More fundamentally, the iCalendar model of recurrence uses the concept of multiple instances of the same task/event. An instance may be completed, but this does not necessarily mean that the task which is recurring is complete. In GTG!, on the other hand, a completed task is unambiguously completed. Adding iCalendar-style recurrence would change this very basic concept in the GTG! data model.

Discussion around the desire for recurring tasks in GTG (https://bugs.launchpad.net/gtg/+bug/344432) indicates some support for implementing rules which parse task titles and create new ones when the original is completed. This is similar to the special behaviour described above in lieu of a priority field. Such behaviour would allow the data model to remain simple, while presenting the user with optional and possibly configurable options for creating batches of tasks to capture recurring activity, so it is recommended.

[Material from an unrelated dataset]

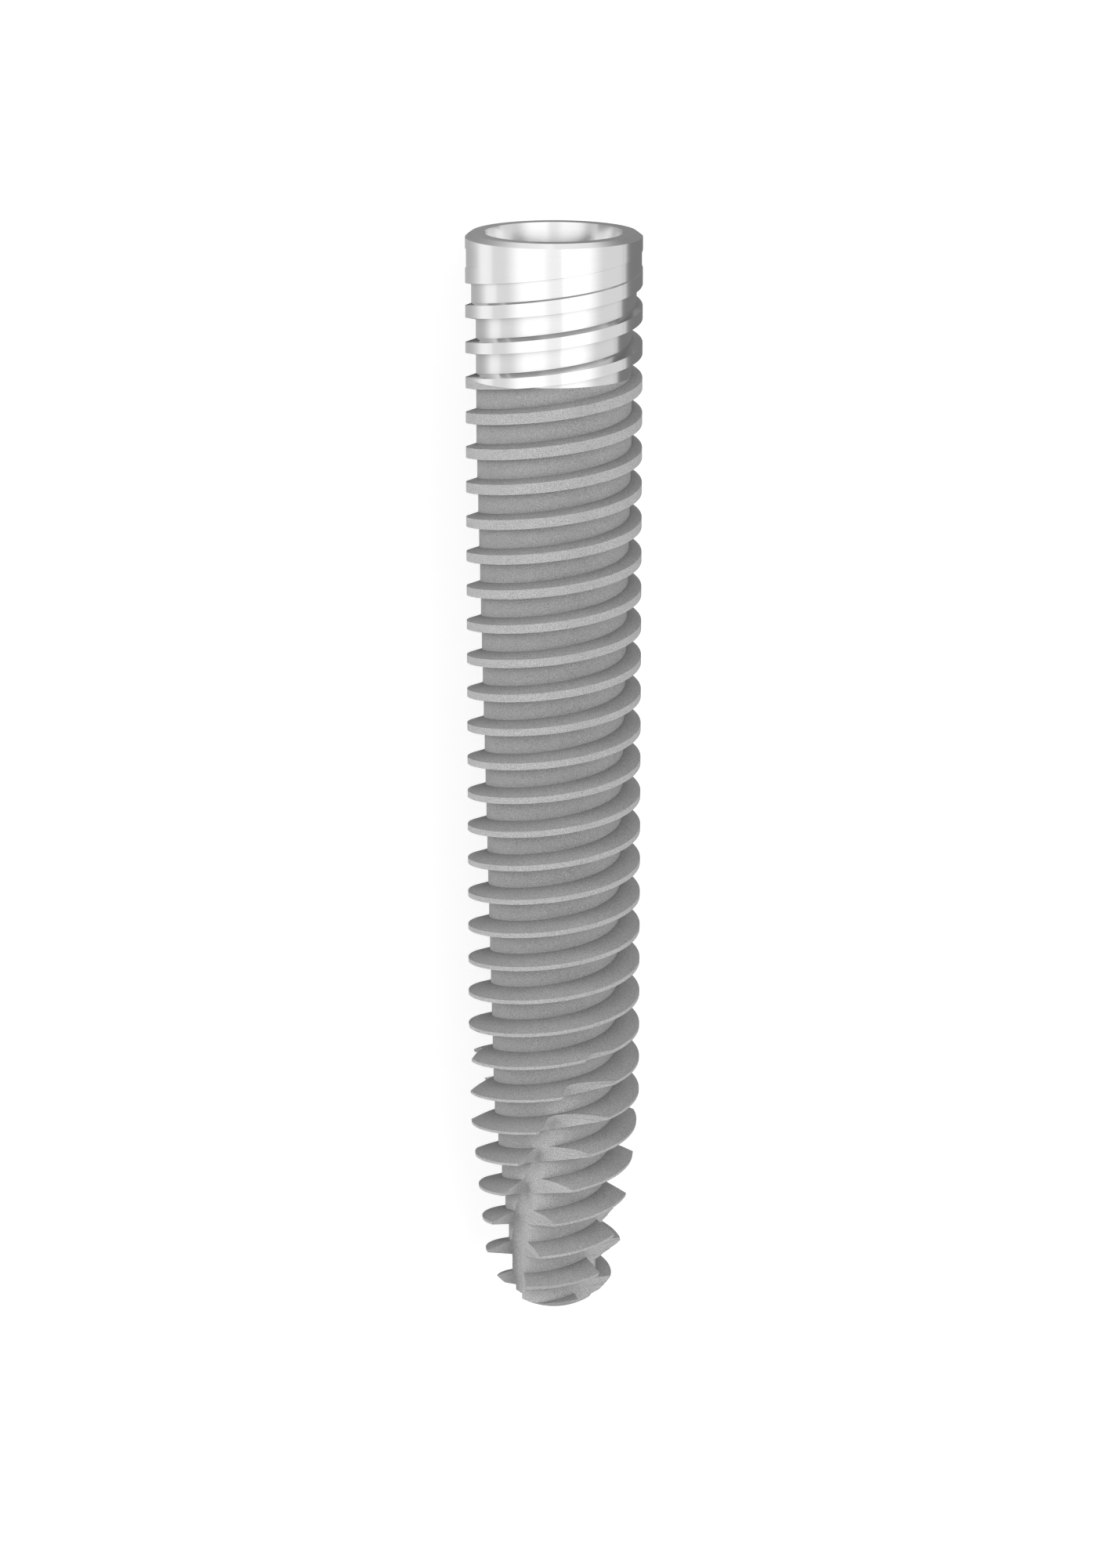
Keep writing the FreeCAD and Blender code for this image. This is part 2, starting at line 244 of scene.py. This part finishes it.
def build_screw():
    """The threaded screw with its socket, closed below the tip."""
    bm = bmesh.new()
    shoulder = build_socket(bm)

    # Thread: lines[start][step] holds the groove's four points, a step per column.
    steps = TURNS_DOWN * PER_PITCH
    lines = []
    for start in range(STARTS):
        rows = []
        for step in range(steps + 1):
            depth = THREAD_START + PITCH * step / PER_PITCH
            bearing = column_bearing(step - start * PER_PITCH)
            rows.append([bm.verts.new(in_row(r, bearing, d)) for r, d in groove_lines(depth)])
        lines.append(rows)
    for start in range(STARTS):
        here = lines[start]
        under = lines[(start + 1) % STARTS]
        for step in range(steps):
            above, below = here[step], here[step + 1]
            for line in range(3):
                bm.faces.new((above[line], below[line], below[line + 1], above[line + 1]))
            if step + 1 + PER_PITCH <= steps:
                next_above, next_below = under[step + PER_PITCH], under[step + 1 + PER_PITCH]
                bm.faces.new((above[3], below[3], next_below[0], next_above[0]))
        # Collar, from the shoulder down to this start's first groove.
        for step in range(PER_PITCH):
            column = (step - start * PER_PITCH) % COLUMNS
            corner = [shoulder[column], shoulder[(column + 1) % COLUMNS]]
            if step + 1 == PER_PITCH:
                before = lines[(start - 1) % STARTS]
                corner += [before[0][line] for line in range(4)]
            corner += [here[step + 1][0], here[step][0]]
            bm.faces.new(corner)

    # Below the tip: the open end is closed flat, and the turned blank cuts it off.
    rim = [edge for edge in bm.edges if edge.is_boundary]
    bmesh.ops.holes_fill(bm, edges=rim, sides=0)
    bmesh.ops.recalc_face_normals(bm, faces=bm.faces)
    return bm


def mesh_object(name, bm):
    mesh = bpy.data.meshes.new(name)
    bm.to_mesh(mesh)
    bm.free()
    made = bpy.data.objects.new(name, mesh)
    bpy.context.scene.collection.objects.link(made)
    return made


def build_blank():
    """The turned bar: straight above the dome's centre, a sphere below."""
    bm = bmesh.new()
    centre = LENGTH - TIP_RADIUS
    wide = 1.2 * OUTER
    step_down = centre - 0.2
    profile = [(wide, -CUT_CLEARANCE), (wide, step_down), (TIP_RADIUS, step_down)]
    for row in range(DOME_ROWS):
        angle = math.radians(90.0 * row / DOME_ROWS)
        profile.append((TIP_RADIUS * math.cos(angle), centre + TIP_RADIUS * math.sin(angle)))
    rings = [
        [bm.verts.new(in_row(r, 360.0 * k / COLUMNS, d)) for k in range(COLUMNS)]
        for r, d in profile
    ]
    for upper, lower in zip(rings, rings[1:]):
        join(bm, upper, lower)
    fan(bm, rings[-1], bm.verts.new(in_row(0.0, 0.0, LENGTH)))
    bm.faces.new(rings[0])
    bmesh.ops.recalc_face_normals(bm, faces=bm.faces)
    return mesh_object("blank", bm)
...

File attachments (iCalendar)

Tomboy and Gnote already allow users to link to files by entering filesystem paths or <file://> URIs. These methods are recommended over modifying the GTG data model to track attached files.

Summary

The recommended changes to the GTG! data model are:

  • add an optional priority field and memo-type duration field, and

  • remove the ID field, keeping the UUID field only.

The above discussions contain numerous references to user-interface enhancements which can be used to meet demand for certain functionality. For such improvements, there may be a way to implement each one by adding some field(s) to the task data model; but the GTG! developers should prefer enhancements that do not alter the model. The only exception is the possible addition of a creation date-time, as discussed above. The forthcoming client/server separation using DBus will allow better enforcement of this distinction.